10月24日 深夜にフクロモモンガが来院しました

普通のモモンガはこれまでに数頭治療した経験がありましたが フクロモモンガという動物は図鑑で見ただけでした。勿論飼い主さんには初めて実物を目にしました 等と言えるわけもなくて 久し振りみたいなポーズを取ってしまいました。この類の小動物について書かれている書物をあわてて引っ張り出して フクロモモンガについて勉強しました。標準的な体重や体長 平均寿命 餌として与えて良いもの、悪いもの 生活環境についての基礎知識 例えばゲージの大きさや室温管理、飲み水の与え方などなど確認しました。更にこの時期にかかりやすい病気とその治療法まで知識を整理して頭に入れ直しました。幸いに高槻市の方だったので 来院されるまでにタップリと時間があったので フクロモモンガについてしっかりと下調べを終えることが出来ました。

今夜は冷え込んでいましたから 恐らく寒さによるダメージで食欲元気を消失したのだろうと予測していました。結構待たされてからやっと来院されたので早速診察を始めました。この動物は基本的に神経質であまり人に慣れません。赤ちゃんの頃にかなり濃厚に接触しておけば その匂いを覚えて馴染んでくれますが この子も人一倍神経質で 飼い主さんのご家族でも お母さんにはよく懐いていますがお父さんがうっかり手を出したら指を咬まれるのだそうです。

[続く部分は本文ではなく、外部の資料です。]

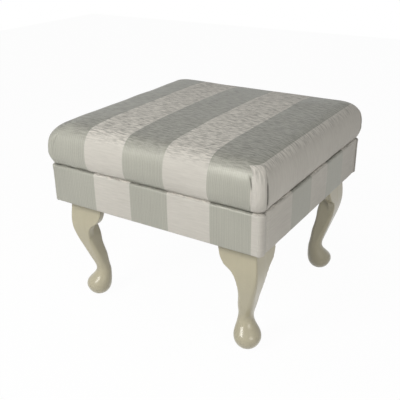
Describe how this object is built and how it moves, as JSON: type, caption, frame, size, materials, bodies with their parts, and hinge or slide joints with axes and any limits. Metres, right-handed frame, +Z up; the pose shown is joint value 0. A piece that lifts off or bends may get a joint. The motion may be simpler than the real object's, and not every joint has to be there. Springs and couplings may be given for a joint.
{
  "type": "upholstered footstool",
  "caption": "Square upholstered footstool with a padded striped top on a covered frame and carved cabriole legs.",
  "frame": {"origin": "on the floor under the middle of the seat", "axes": "+Z up, the front faces -Y, +X to the right and along the slightly longer side"},
  "size_m": [0.453, 0.443, 0.3722],
  "materials": {
    "stripe_fabric": "woven stripe, satin and slub",
    "wadding": "matt polyester",
    "foam": "matt cut foam",
    "plywood": "raw sheet",
    "pine": "planed",
    "painted_wood": "satin paint",
    "dust_cloth": "matt",
    "zinc_screw": "zinc plated",
    "bolt_steel": "zinc plated"
  },
  "bodies": {
    "root": {"batten_screws": "zinc_screw", "dust_cover": "dust_cloth", "frame_screws": "zinc_screw", "front_left_corner_block": "pine", "front_left_leg": "painted_wood", "front_rail": "pine", "front_rail_cover": "stripe_fabric", "front_rail_wadding": "wadding", "front_right_corner_block": "pine", "front_right_leg": "painted_wood", "left_batten": "pine", "left_rail": "pine", "left_rail_cover": "stripe_fabric", "left_rail_wadding": "wadding", "leg_bolts": "bolt_steel", "rear_left_corner_block": "pine", "rear_left_leg": "painted_wood", "rear_rail": "pine", "rear_rail_cover": "stripe_fabric", "rear_rail_wadding": "wadding", "rear_right_corner_block": "pine", "rear_right_leg": "painted_wood", "right_batten": "pine", "right_rail": "pine", "right_rail_cover": "stripe_fabric", "right_rail_wadding": "wadding", "seat_board": "plywood", "seat_foam": "foam", "tee_nuts": "bolt_steel", "top_cover": "stripe_fabric", "top_wadding": "wadding"}
  },
  "joints": []
}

初対面の小動物なので直接手で触れずにタオルにしっかりとくるんでから 診察を始めました。まずは目や耳、口の中の状態をチェックしました。特に気になることはありませんが下の色が白かったので 貧血傾向があるのかもしれません。ここ一月ほど食欲が落ち気味との話でしたので 体格的にはやせ気味で栄養状態が良好とは言えません。

背中や腹部を触診した時に感じたのは やはり体温の低下でした。犬や猫のように検温できませんが 準備していたドライヤーで直ぐに体を温め始めました。ほんの一二分温めると かなり活発に動くようになりましたし 心音が温める前に比べて しっかりと落ち着いてきたように感じられました。とりあえず連れてきた巣箱に使い捨てのカイロをセットして帰り道で体温が下がらないように配慮しました。

車で来院する途中に一度嘔吐したという事でしたので 体重60gの子でしたので ほんの数ミリリットルですが点滴を入れて ショック状態から回復して 食欲が戻るような薬を流し込みました。後は体温が平熱を維持できるぐらいに回復してくれたらまた元気になってくれる事と思います、まだ三歳と若いので 回復はスムーズに行ってくれることを期待して治療を終えました。

最近 巣箱が古くなり汚れてきたので 新しいものと交換したそうで 巣箱にまだ馴染んでいないことも 今夜の不調と関係しているのかもしれません。何しろ小さい動物ですから 些細なことが身体には大きなダメージとして現れることは珍しくありません。人間でも大人であれば多少の事は影響を受けにくいのですが 生まれたばかりの赤ちゃんの場合は 小さなことが命に関わるような問題に発展する可能性があります。体重がほんの数十グラムの小動物の場合は 極小さな環境の変化が命取りになることはよくある事なので 細心の注意を払って面倒をみてあげて頂きたいと思いました。